Disclaimer: I am not paid to review this course, nor do I receive any benefits from reviewing it or linking to any relevant third-party resources. I review it because it has been recommended in the .NET community and I am of the opinion that it is worth sharing that with fellow programmers. This is my personal opinion influenced by past experience, and you should do your own research.
First impressions
The course is meant to teach you how to build a web app in .NET and Angular. Specifically, you will be building a dating web app. There are roughly 28.5 hours of video material summing up a total of 259 lectures. You also get a certificate of completion at the end, so you can stick it on your portfolio (if you’re into that kind of stuff). It’s rated at 4.6/5, from a total of almost 16k reviews. Requirements: Hello world (basic) experience in ASPNET Core and Angular. This course has been taken by 66k students. At the time of writing this post (July 2021), it is ranked as the Best Seller. The price is £60, but I’m sure you could find a coupon online, to discount it (I found one that reduced it to £14, using this site, it doesn’t work 100% of the times, but it worked in this instance, fingers crossed).
Course content
Instead of walking through it section by section, I’ll pick up what I believe are the most important sections and bundle them together.

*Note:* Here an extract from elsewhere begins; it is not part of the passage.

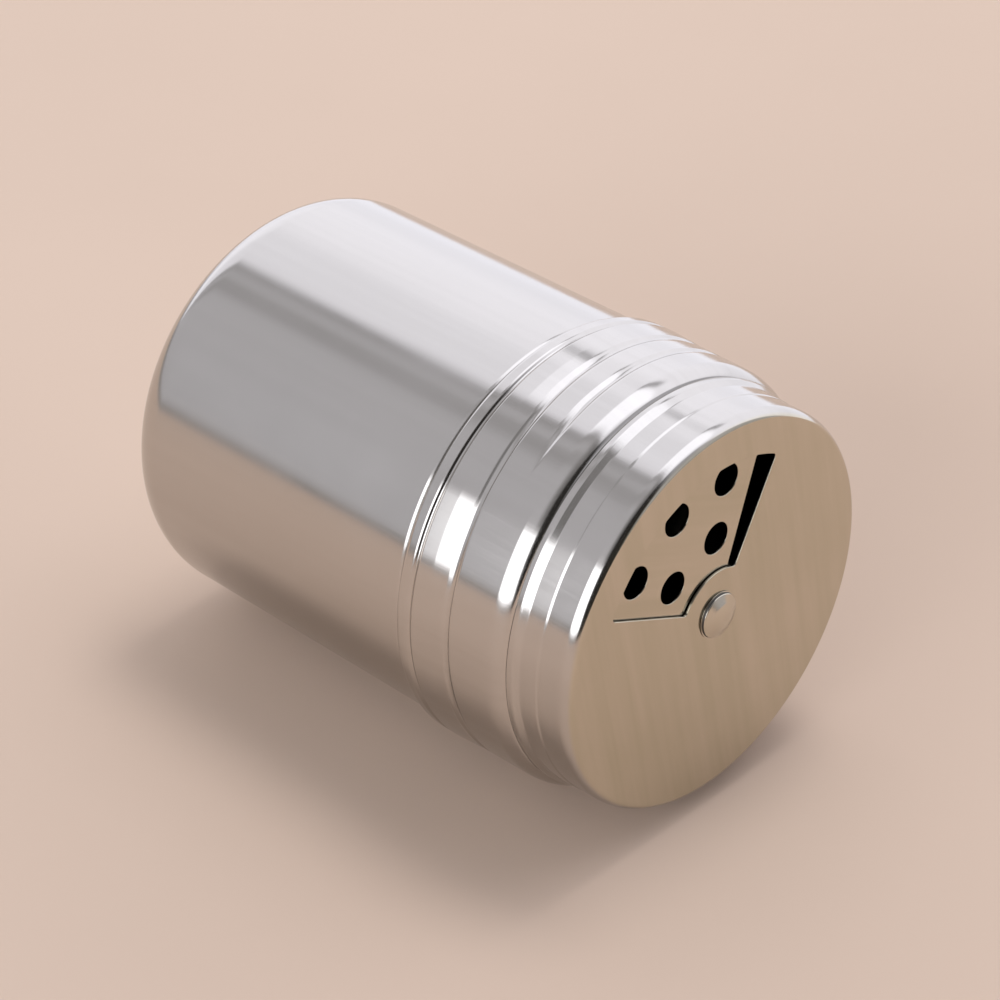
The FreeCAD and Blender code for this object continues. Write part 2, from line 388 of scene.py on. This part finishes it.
# ---------------------------------------------------------------- jar
neck = thread(*THREAD_NECK, 1.05, 0.3, 0.06, 0.06)
jar_in = offset_path(JAR, SHEET_JAR, -1)
outline = JAR[:-1] + [(29.15, 76.9, 0.15)] + [(jar_in[-1][0], 76.9, 0.15)] + jar_in[-2:0:-1] + [(0, 0.8 + SHEET_JAR, 0)]
p, n = trace(outline, -1, step=1.5, fine=[(62, 77, 0.22)])


def neck_shift(r, z, th, k):
    if r < 30.2 or z < 62.5 or z > 76.5:
        return np.zeros(np.shape(th))
    return (R_THREAD_NECK - 30.9) * neck(z, th)


sh = Shell()
lathe(sh, p, n, neck_shift, poles=(True, True))
jar_ob = sh.build("jar_drawn_shell")

# ---------------------------------------------------------------- screw lid
lid_rib = thread(*THREAD_LID, 1.0, 0.40, 0.06, 0.075)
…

The course content is suitably structured, it begins with the basics of an API, followed by Angular and Authentication, Logging in and registration. That is followed by more moderate level concepts such as routing and error handling. The second half of the course builds on top of the first one with more advanced in-depth concepts. It is presenting the use of Bootstrap tables (with their pagination, sorting and filtering), user messaging feature with SignalR to support the server-side functionality of it. The course finishes with a section dedicated to publishing the app with Heroku and GitHub.
Below I’ve put together your journey as you would take the course, with all the sections as presented in the course contents.
Students’ opinions
Here is a synthesis of what other people had to say about the course. Keep in mind, these are people that have potentially finished the course or are half-way through it:
Nice to have commits per video lecture. Nice if lazy loading was included. Not for absolute beginners. At the end the trainer goes faster through the content. The teacher is active in the Q&A. Heroku was hard to set up and support was not given from the teacher.
Pros
- Use of CLI.
- Use of Entity Framework.
- Cross platform explanation (installing Angular for Mac or Windows)
- Teaching the repository pattern.
- Re-records the entire course to stay relevant and up to date
- Hands-on practical course. It is always beneficial, especially for a beginner, to get their hands dirty into coding, get stuck and have this entire interactive environment where they learn. So much of their senses fire up at once, this helps with memorization.
- Helpful community with lots of questions answered already. The teacher is also active in the Q&A section. This is especially useful when you get stuck, trust me, you want to find at least one person with the same issue you do.
Cons
- Uses only VS Code. I think there is tremendous value in learning how to use VS Code, which is what the app teaches, and don’t get me wrong, I love the editor. It’s light weight, free, highly customizable and open-source. However, I am of the opinion that it is beneficial for a beginner to use Visual Studio. The vast majority of SaaS businesses selling .NET web apps, have Visual Studio licenses. Meaning devs use that tool intensively. Although it’s not a deal breaker, it could help a beginner stand out or at least give them an edge when they start the job. Though the majority of the course is focused around building an Angular App, the codebase could have been split up, which leads me to the next point.
- Separation of concerns. The front-end (Angular) side, could have been separated into a separate application which could be maintained in VS Code. While the API and data access side could have been their own Visual Studio repo. This way the student learns to build apps as well as keeping separate in line with SOLID principles.
- Too lengthy. The course is 28.5 hour and it covers way more than just the basics. Maybe it could have been slightly easier to undertake if it was cut down to 15 hours, with a follow up on the teacher’s personal website, or a cheaper second part course. But Udemy is full of 30-50h courses, teachers try to stay on top of the game with plenty of material covered in one course.
- Not for absolute beginners. People have complained that it is not for absolute beginners. However, the Requirements section does specify basic experience in ASPNET Core and Angular. Which you can acquire with a 1h training on Angular and Microsoft’s websites.
- Heroku could’ve been replaced with Azure Pipelines (also free and more relevant on the marker). Students reported that Heroku was hard to set up and other people might have had issues with it.
Conclusions
In a nutshell, I would recommend the course. Both .NET Core and Angular are sought after on the job market and are ideal for a newbie to start off with. The course is not confusing and is kept up to date. It comprises of the main domains requested by most companies (i.e. authentication, form building, data tables, db access, APIs). The students seem to appreciate the quality of the lectures and this is the most essential factor. Beginner or not, you get a hands-on foundation of what software development could potentially be in a real-world scenario.